==== Stored rows

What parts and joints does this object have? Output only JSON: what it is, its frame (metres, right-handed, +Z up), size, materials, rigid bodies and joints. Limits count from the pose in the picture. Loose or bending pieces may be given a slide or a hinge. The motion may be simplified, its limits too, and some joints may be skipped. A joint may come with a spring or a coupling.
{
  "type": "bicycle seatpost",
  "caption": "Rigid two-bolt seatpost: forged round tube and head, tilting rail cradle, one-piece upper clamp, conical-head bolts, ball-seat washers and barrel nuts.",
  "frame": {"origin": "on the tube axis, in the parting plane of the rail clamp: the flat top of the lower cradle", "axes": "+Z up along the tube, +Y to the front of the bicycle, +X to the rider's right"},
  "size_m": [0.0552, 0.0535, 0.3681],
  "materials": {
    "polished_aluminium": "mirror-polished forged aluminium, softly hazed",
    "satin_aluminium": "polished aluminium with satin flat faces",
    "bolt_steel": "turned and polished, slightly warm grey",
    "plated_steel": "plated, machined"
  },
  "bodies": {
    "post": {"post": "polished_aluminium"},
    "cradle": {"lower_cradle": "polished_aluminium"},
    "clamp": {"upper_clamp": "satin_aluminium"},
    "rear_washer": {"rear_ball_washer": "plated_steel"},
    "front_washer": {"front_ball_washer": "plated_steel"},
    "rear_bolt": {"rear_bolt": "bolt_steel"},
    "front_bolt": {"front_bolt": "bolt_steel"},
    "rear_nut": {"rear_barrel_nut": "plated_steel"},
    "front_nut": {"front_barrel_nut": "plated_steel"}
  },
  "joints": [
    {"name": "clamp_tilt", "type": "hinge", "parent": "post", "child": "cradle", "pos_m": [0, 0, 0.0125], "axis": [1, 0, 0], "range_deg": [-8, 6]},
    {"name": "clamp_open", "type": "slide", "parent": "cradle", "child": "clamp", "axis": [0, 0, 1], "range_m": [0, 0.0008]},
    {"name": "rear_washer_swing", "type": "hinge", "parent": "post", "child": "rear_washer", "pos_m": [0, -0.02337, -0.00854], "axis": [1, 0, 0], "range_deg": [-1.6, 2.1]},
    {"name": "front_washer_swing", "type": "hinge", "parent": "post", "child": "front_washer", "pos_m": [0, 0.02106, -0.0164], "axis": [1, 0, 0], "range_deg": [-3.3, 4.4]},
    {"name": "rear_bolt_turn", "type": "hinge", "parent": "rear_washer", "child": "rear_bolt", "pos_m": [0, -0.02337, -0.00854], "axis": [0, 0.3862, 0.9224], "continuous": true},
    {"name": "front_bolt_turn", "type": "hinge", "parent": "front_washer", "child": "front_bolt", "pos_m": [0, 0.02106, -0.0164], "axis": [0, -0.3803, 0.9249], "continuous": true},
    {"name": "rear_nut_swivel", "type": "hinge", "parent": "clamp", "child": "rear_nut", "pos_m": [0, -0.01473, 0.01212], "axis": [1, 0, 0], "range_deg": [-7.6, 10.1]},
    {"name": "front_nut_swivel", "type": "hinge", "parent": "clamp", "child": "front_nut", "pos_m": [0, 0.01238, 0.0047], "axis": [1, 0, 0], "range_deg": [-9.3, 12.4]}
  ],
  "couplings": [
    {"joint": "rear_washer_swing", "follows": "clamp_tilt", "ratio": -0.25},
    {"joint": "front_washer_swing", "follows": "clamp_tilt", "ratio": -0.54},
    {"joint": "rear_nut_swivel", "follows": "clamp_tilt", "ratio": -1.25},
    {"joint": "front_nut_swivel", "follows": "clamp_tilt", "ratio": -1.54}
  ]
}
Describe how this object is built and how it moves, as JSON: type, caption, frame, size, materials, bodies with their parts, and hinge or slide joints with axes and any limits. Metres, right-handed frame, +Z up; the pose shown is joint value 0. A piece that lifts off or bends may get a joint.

========

What is asked
Reproduce the data in full, exactly as presented.

Problem solution
What parts and joints does this object have? Output only JSON: what it is, its frame (metres, right-handed, +Z up), size, materials, rigid bodies and joints. Limits count from the pose in the picture. Loose or bending pieces may be given a slide or a hinge. The motion may be simplified, its limits too, and some joints may be skipped. A joint may come with a spring or a coupling.
{
  "type": "bicycle seatpost",
  "caption": "Rigid two-bolt seatpost: forged round tube and head, tilting rail cradle, one-piece upper clamp, conical-head bolts, ball-seat washers and barrel nuts.",
  "frame": {"origin": "on the tube axis, in the parting plane of the rail clamp: the flat top of the lower cradle", "axes": "+Z up along the tube, +Y to the front of the bicycle, +X to the rider's right"},
  "size_m": [0.0552, 0.0535, 0.3681],
  "materials": {
    "polished_aluminium": "mirror-polished forged aluminium, softly hazed",
    "satin_aluminium": "polished aluminium with satin flat faces",
    "bolt_steel": "turned and polished, slightly warm grey",
    "plated_steel": "plated, machined"
  },
  "bodies": {
    "post": {"post": "polished_aluminium"},
    "cradle": {"lower_cradle": "polished_aluminium"},
    "clamp": {"upper_clamp": "satin_aluminium"},
    "rear_washer": {"rear_ball_washer": "plated_steel"},
    "front_washer": {"front_ball_washer": "plated_steel"},
    "rear_bolt": {"rear_bolt": "bolt_steel"},
    "front_bolt": {"front_bolt": "bolt_steel"},
    "rear_nut": {"rear_barrel_nut": "plated_steel"},
    "front_nut": {"front_barrel_nut": "plated_steel"}
  },
  "joints": [
    {"name": "clamp_tilt", "type": "hinge", "parent": "post", "child": "cradle", "pos_m": [0, 0, 0.0125], "axis": [1, 0, 0], "range_deg": [-8, 6]},
    {"name": "clamp_open", "type": "slide", "parent": "cradle", "child": "clamp", "axis": [0, 0, 1], "range_m": [0, 0.0008]},
    {"name": "rear_washer_swing", "type": "hinge", "parent": "post", "child": "rear_washer", "pos_m": [0, -0.02337, -0.00854], "axis": [1, 0, 0], "range_deg": [-1.6, 2.1]},
    {"name": "front_washer_swing", "type": "hinge", "parent": "post", "child": "front_washer", "pos_m": [0, 0.02106, -0.0164], "axis": [1, 0, 0], "range_deg": [-3.3, 4.4]},
    {"name": "rear_bolt_turn", "type": "hinge", "parent": "rear_washer", "child": "rear_bolt", "pos_m": [0, -0.02337, -0.00854], "axis": [0, 0.3862, 0.9224], "continuous": true},
    {"name": "front_bolt_turn", "type": "hinge", "parent": "front_washer", "child": "front_bolt", "pos_m": [0, 0.02106, -0.0164], "axis": [0, -0.3803, 0.9249], "continuous": true},
    {"name": "rear_nut_swivel", "type": "hinge", "parent": "clamp", "child": "rear_nut", "pos_m": [0, -0.01473, 0.01212], "axis": [1, 0, 0], "range_deg": [-7.6, 10.1]},
    {"name": "front_nut_swivel", "type": "hinge", "parent": "clamp", "child": "front_nut", "pos_m": [0, 0.01238, 0.0047], "axis": [1, 0, 0], "range_deg": [-9.3, 12.4]}
  ],
  "couplings": [
    {"joint": "rear_washer_swing", "follows": "clamp_tilt", "ratio": -0.25},
    {"joint": "front_washer_swing", "follows": "clamp_tilt", "ratio": -0.54},
    {"joint": "rear_nut_swivel", "follows": "clamp_tilt", "ratio": -1.25},
    {"joint": "front_nut_swivel", "follows": "clamp_tilt", "ratio": -1.54}
  ]
}
Describe how this object is built and how it moves, as JSON: type, caption, frame, size, materials, bodies with their parts, and hinge or slide joints with axes and any limits. Metres, right-handed frame, +Z up; the pose shown is joint value 0. A piece that lifts off or bends may get a joint.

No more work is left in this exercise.